La de ayer fue una representación meritoria por lo que entraña de amor al teatro empeñarse en llevar a la escena, desde el amateurismo y sin más compensación que la que otorga el aliento de algunos pequeños auditorios, obras que, como las de Genet, nos explican; echándose a las tablas como al ruedo no por hacer lo que se quiere, sino queriendo lo que se hace.
En la versión de la directora de la obra, Gemma de Luis, se advierte, a mi juicio, un tono de tragedia griega que creo que enlaza adecuadamente con la vocación trágica que se respira en los diálogos, con esa rebelión inútil contra el destino en la que se comprometen las criadas, con la representación, en definitiva, de las pasiones universales que encarnan las hermanas Lea y Cristina. Incluso al personaje de la Señora, a través de sus túnicas brillantes y de su altísimo coturno, se le adivina una pátina de Yocasta revivida.

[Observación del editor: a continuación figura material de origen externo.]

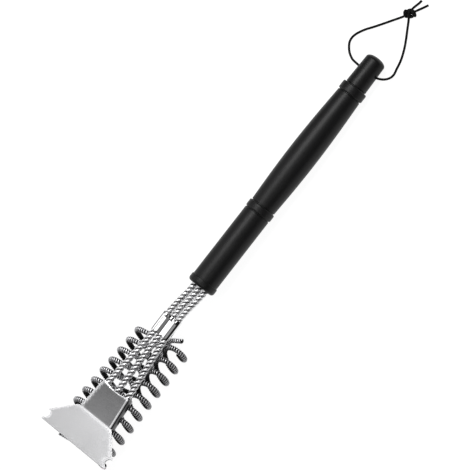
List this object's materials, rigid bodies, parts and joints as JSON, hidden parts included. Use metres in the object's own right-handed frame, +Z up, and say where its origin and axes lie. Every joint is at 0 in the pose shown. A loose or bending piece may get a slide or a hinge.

El escenario de la representación, reducido y sin demasiada altura, muy próximo al espectador, quizás impidió el distanciamiento que la obra, en la intención trágica de su dirección, hubiera requerido. Pero lo que no logró mermar en ningún caso fue la magnífica labor interpretativa de las actrices. Puri G. Bermejo, que representó a Lea, posee el oficio necesario para modular sus intervenciones con excelente claridad y tono dramático. Mary Chely F. Marino, convertida para la ocasión en la Señora cuya preeminencia mueve al crimen, se movió con la elegancia no sólo requerida por su personaje, sino con la que le otorgan los muchos años de profesión y amor al género, con esa prestancia, en fin, que de haber dispuesto de mejor plaza, nos hubiera transmitido incluso de modo más exacto ese perfil de gran dama de la escena que tan bien se aviene con la dueña sacrificada por Genet. Por último, Geni García, la más joven de las intérpretes no desmereció de sus compañeras de reparto, es más, al oírla decir sus diálogos uno pensaba en cuánto darían tantas pseudo actrices que se pasean por escenarios y platós gracias a su palmito por tener, al menos, su precisa vocalización, algo que debiera ser imprescindible en este oficio y que, sin embargo, tantas veces se echa en falta.
Fue, en definitiva, una digna puesta en escena de Las criadas, y así tuvo a bien el público reconocerlo con sus aplausos.